Obviamente que existem pequenos produtores que se beneficiaram do asfaltamento da RR-325, além de pequenas vilas ao longo da rodovia. Mas naquela região predominam as grandes fazendas, algumas arrendadas ou mesmo envolvidas diretamente com ações de apoio ao garimpo ilegal, conforme vem apontando as investigações policiais.

Com a estrada pavimentada, as vicinais ao longo dessa rodovia se tornaram não apenas ponto de apoio ao garimpo ilegal em terras indígenas, mas também fomentou o surgimento de pistas clandestinas para pouso e decolagem de pequenas aeronaves, a exemplo da Vicinal 7 de Samaúma, em uma área muito próxima da RR-325, conforme relatam moradores da região.

“Entre as vicinais 2 e 5 de Samaúma, você fica impressionado com a quantidade de aeronaves sobrevoando a região. Tem ainda a Vicinal 9 também. Já em Campos Novos é a Vicinal 6, que é conhecida como Ajarani”, relatou uma servidora pública que atua na região e precisa viajar por essas localidades nos municípios de Mucajaí e Iracema, por força de sua profissão.

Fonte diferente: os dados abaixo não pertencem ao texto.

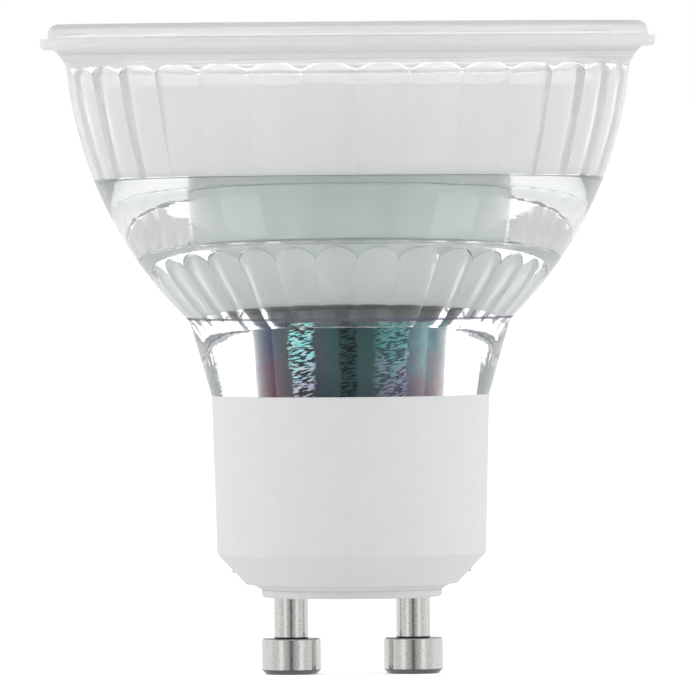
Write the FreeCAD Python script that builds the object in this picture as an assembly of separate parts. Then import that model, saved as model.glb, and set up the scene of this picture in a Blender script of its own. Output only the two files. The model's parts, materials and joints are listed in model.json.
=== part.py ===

Então, a queda daquela pequena aeronave, na semana passada, é apenas resquício das atividades que ocorrem por lá, sob as vistas grossas das autoridades. Como uma lei estadual abrandou a fiscalização, impedindo a destruição de maquinários e permitindo a devolução a título de “fiel depositário”, ações de fiscalização passaram a ser inexistentes por parte das forças estaduais, fazendo com aquela região se tornasse um território livre.